Bagel head is a type of body modification pioneered in Canada. It is a temporary (6- to 24-hour) swelling distortion of the forehead created by a saline drip and often shaped to resemble a bagel or donut. In 2012, after appearing on a National Geographic TV special, this practice became the subject of sensationalism as news outlets worldwide misleadingly declared it a "Japan trend".

== Origins ==

The bagel head procedure was first done in Canada by Jerome Abramovitch in 1999 and was taken to Japan in 2007 by Keroppy Maeda. Since that time, he performs it approximately 10 times a year at special occasions such as underground fetish parties.
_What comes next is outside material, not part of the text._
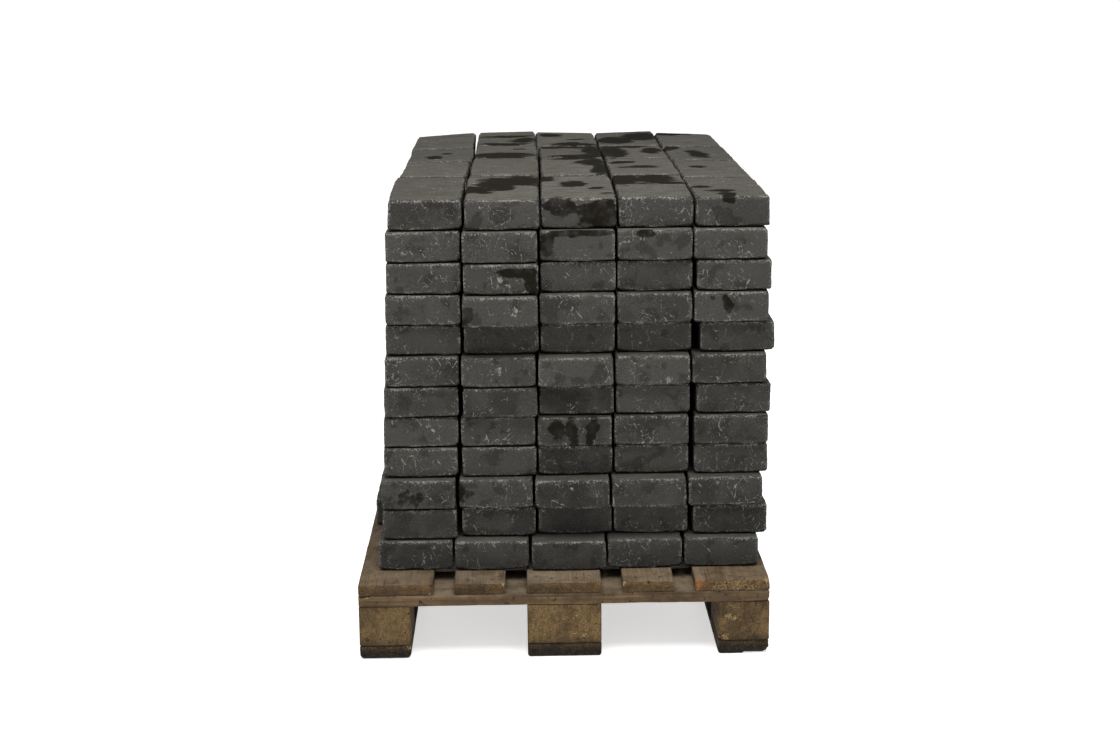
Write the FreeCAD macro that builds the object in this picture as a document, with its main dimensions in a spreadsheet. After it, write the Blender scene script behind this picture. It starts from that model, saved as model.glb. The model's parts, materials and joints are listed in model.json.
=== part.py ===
import FreeCAD, Part
import Sketcher
import math
import os

# A pallet load of paving: 240 tumbled concrete pavers, stacked in columns twelve courses high,
# on a four-way wooden pallet of 800 mm by 1200 mm.
#
# Millimetres, +Z up. X runs across the 800 mm width and Y along the 1200 mm length. The origin
# lies on the floor under the middle of the pallet, and the front of the load faces -Y.

# ---------------------------------------------------------------- driving dimensions

SIZES = {
    # pallet
    "pallet_width": 800,
    "pallet_length": 1200,
    "board_thickness": 22,
    "bottom_board_thickness": 28,
    "wide_board": 145,
    "narrow_board": 100,
    "block_height": 80,
    "block_length": 145,
    "side_block_width": 100,
    "centre_block_width": 145,
    "bevel_width": 14,
    "bevel_drop": 12,
    # nails
    "nail_head_radius": 4,
    "nail_head_height": 1.2,
    "nail_shank_radius": 1.8,
    "nail_tip_radius": 0.5,
    "nail_point": 6,
    "long_nail": 90,
    "short_nail": 40,
    "bottom_nail": 70,
    "nail_spread_x": 24,
    "nail_spread_y": 45,
    # pavers, sold as 150 x 300 x 60
    "paver_width": 146,
    "paver_length": 297,
    "paver_height": 61.3,
    "paver_round": 5,
    "bottom_column_pitch": 151,
    "top_column_pitch": 148.3,
    "row_pitch": 300.5,
    "stack_front": -503,
}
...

The procedure involves the subject taking a 300–400 cc medical-grade saline injection to the mid-forehead over a period of two hours, which is then often given a depression in the center, leading to the "bagel head" name. According to Maeda, "The body absorbs it over time so by the next morning it just goes back to normal".

== Sensationalism ==

The procedure was documented in an episode of the National Geographic Channel's Taboo series, arranged and coordinated by TV fixing company La Carmina and the Pirates. Shortly after, the story was picked up by international media outlets, including HuffPost, CNN,
 and Mashable, in stories that spun the process off as a wacky new Japanese trend – when, in the words of La Carmina, "It is not a trend even among the most hardcore body modification types. It's expensive. It takes specialized equipment. Most Japanese people don't even know about it." The story's spread came as a surprise to Japanese media outlets, including Excite News, where one reporter declared, "Having never heard of 'bagel head' I was as surprised as anyone to see these pictures of young people. A perfectly cute forehead transformed by a grotesque swelling. It looks quite like a space alien. I shudder to think, but according to news sites all over, this is Japan's latest trend?" The overblown coverage has confused many Japanese – who had not previously seen or heard of the practice outside of international media.

==Safety concerns==
Amidst the widespread media coverage were reports of potential health concerns regarding the process. Omar Ibrahimi, a dermatologist with experience performing saline injections during cosmetic procedures, states that using a saline solution that is too concentrated (hypertonic) could lead to extreme dehydration. Additionally, non-sterile saline solution could potentially lead to a bacterial or fungal infection. However, Maeda uses medical-grade saline in his practice. Ibrahimi was additionally concerned that repeated injections could lead to the forehead skin sagging, which Maeda says does not happen no matter how many times it is performed. The safety of this procedure was also discussed on an episode of The Doctors.